§ WHAT YOU HAVE TO DO
Going from the top of the data below, give again each line through the one containing "frames: int = 20", both ends kept.

§ DATASET SECTION
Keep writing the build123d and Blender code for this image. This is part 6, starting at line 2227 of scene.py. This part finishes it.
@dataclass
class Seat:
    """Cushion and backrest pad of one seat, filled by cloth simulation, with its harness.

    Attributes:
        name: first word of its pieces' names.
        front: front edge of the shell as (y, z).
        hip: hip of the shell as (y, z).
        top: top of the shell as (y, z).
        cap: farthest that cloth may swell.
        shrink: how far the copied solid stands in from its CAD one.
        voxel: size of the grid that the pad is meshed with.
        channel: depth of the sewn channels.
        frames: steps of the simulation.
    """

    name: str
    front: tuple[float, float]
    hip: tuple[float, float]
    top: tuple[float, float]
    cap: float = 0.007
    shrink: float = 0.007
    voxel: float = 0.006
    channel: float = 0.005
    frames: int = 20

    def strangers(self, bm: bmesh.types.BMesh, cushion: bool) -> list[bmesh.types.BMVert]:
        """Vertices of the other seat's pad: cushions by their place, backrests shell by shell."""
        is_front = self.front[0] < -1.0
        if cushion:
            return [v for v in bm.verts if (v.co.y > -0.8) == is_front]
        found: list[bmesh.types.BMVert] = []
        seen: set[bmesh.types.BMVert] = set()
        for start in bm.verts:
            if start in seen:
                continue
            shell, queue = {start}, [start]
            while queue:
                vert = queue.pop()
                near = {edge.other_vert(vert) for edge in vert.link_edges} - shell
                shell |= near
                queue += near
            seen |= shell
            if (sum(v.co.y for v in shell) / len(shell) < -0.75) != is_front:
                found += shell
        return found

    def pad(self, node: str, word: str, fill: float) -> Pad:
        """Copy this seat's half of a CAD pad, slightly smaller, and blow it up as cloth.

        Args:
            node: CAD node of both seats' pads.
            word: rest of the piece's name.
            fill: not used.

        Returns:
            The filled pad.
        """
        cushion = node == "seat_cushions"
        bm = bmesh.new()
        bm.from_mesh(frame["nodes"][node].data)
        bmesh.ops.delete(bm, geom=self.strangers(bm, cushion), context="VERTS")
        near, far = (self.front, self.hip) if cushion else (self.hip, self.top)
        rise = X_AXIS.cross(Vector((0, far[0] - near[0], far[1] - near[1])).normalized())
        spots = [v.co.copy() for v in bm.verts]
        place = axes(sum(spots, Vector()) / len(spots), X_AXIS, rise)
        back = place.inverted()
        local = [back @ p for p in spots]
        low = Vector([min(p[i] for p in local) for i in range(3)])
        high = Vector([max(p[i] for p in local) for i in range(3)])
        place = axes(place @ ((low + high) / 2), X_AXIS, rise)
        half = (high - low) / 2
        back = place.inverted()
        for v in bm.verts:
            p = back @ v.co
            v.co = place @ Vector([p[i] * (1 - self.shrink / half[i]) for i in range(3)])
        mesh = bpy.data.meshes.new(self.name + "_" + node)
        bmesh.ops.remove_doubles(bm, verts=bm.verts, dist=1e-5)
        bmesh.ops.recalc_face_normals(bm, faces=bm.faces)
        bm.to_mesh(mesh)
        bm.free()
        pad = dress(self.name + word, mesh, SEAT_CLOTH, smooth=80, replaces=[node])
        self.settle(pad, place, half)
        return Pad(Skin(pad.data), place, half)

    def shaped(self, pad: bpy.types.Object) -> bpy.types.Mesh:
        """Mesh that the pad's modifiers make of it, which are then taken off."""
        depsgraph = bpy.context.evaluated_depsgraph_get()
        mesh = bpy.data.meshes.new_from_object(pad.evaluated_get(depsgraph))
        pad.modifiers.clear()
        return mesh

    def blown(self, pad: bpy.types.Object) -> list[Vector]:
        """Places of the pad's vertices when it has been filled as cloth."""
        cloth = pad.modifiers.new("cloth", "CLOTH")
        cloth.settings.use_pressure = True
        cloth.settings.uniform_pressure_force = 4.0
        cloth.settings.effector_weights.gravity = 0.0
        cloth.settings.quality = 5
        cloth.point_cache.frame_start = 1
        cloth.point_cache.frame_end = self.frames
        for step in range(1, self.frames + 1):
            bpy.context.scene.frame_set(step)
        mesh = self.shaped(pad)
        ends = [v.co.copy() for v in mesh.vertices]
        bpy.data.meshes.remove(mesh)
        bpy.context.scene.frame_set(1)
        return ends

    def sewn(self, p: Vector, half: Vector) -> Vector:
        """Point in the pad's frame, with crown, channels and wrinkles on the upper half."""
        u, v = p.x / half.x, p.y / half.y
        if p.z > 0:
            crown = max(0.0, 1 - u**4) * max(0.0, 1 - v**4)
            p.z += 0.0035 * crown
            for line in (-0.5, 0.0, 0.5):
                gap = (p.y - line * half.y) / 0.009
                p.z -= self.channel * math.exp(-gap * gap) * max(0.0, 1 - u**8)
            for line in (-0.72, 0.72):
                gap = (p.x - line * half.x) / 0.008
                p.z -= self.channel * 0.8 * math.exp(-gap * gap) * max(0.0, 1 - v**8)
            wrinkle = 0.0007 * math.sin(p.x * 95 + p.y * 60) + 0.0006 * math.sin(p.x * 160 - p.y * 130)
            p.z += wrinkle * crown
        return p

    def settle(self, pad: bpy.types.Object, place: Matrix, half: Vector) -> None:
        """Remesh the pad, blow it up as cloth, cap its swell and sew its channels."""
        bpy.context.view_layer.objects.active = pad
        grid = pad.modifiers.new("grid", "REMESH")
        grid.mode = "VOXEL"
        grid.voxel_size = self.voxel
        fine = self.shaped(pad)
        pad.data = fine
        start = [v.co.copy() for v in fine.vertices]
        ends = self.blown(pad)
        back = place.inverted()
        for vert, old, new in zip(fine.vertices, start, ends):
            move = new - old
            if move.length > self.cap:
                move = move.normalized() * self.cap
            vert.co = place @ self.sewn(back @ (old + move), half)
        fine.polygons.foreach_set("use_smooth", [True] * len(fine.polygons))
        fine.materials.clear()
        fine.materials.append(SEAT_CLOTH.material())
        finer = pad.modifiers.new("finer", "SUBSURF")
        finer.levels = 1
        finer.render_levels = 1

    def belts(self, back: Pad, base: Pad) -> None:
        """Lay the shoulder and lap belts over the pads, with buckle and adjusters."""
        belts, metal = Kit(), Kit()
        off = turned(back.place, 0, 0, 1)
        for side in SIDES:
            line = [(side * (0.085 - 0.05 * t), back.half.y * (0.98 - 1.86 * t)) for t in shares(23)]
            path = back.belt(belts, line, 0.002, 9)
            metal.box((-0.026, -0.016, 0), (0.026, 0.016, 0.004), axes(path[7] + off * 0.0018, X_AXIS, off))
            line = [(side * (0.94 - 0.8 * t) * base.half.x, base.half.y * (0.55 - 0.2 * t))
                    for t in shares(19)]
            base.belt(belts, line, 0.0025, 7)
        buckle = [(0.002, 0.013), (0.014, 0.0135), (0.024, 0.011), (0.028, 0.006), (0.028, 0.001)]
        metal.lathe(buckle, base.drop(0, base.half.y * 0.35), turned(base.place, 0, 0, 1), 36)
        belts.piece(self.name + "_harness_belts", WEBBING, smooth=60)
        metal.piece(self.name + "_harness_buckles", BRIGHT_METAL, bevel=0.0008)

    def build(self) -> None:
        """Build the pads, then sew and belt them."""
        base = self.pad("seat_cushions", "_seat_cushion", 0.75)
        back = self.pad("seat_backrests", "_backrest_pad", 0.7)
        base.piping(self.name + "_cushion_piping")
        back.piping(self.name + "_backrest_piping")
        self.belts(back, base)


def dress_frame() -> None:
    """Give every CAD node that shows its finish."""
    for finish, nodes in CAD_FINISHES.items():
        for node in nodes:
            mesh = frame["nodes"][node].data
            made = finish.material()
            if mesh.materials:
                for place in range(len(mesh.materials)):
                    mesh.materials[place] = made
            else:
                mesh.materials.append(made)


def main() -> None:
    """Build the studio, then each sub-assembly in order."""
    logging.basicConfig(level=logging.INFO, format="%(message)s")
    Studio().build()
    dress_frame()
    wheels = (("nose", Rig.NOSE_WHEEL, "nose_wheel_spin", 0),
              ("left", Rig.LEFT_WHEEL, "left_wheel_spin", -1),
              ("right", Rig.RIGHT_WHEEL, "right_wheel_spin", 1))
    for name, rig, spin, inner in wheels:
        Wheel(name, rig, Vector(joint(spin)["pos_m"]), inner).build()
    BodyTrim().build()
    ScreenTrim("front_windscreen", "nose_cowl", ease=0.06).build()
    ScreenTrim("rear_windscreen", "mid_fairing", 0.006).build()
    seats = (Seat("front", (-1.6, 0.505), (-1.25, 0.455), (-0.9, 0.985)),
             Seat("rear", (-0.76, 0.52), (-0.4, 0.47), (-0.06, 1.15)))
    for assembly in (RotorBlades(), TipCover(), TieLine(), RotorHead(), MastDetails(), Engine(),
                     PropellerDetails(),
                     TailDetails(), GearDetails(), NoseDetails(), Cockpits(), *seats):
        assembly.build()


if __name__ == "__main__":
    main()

§ EXERCISE RESULT
Keep writing the build123d and Blender code for this image. This is part 6, starting at line 2227 of scene.py. This part finishes it.
@dataclass
class Seat:
    """Cushion and backrest pad of one seat, filled by cloth simulation, with its harness.

    Attributes:
        name: first word of its pieces' names.
        front: front edge of the shell as (y, z).
        hip: hip of the shell as (y, z).
        top: top of the shell as (y, z).
        cap: farthest that cloth may swell.
        shrink: how far the copied solid stands in from its CAD one.
        voxel: size of the grid that the pad is meshed with.
        channel: depth of the sewn channels.
        frames: steps of the simulation.
    """

    name: str
    front: tuple[float, float]
    hip: tuple[float, float]
    top: tuple[float, float]
    cap: float = 0.007
    shrink: float = 0.007
    voxel: float = 0.006
    channel: float = 0.005
    frames: int = 20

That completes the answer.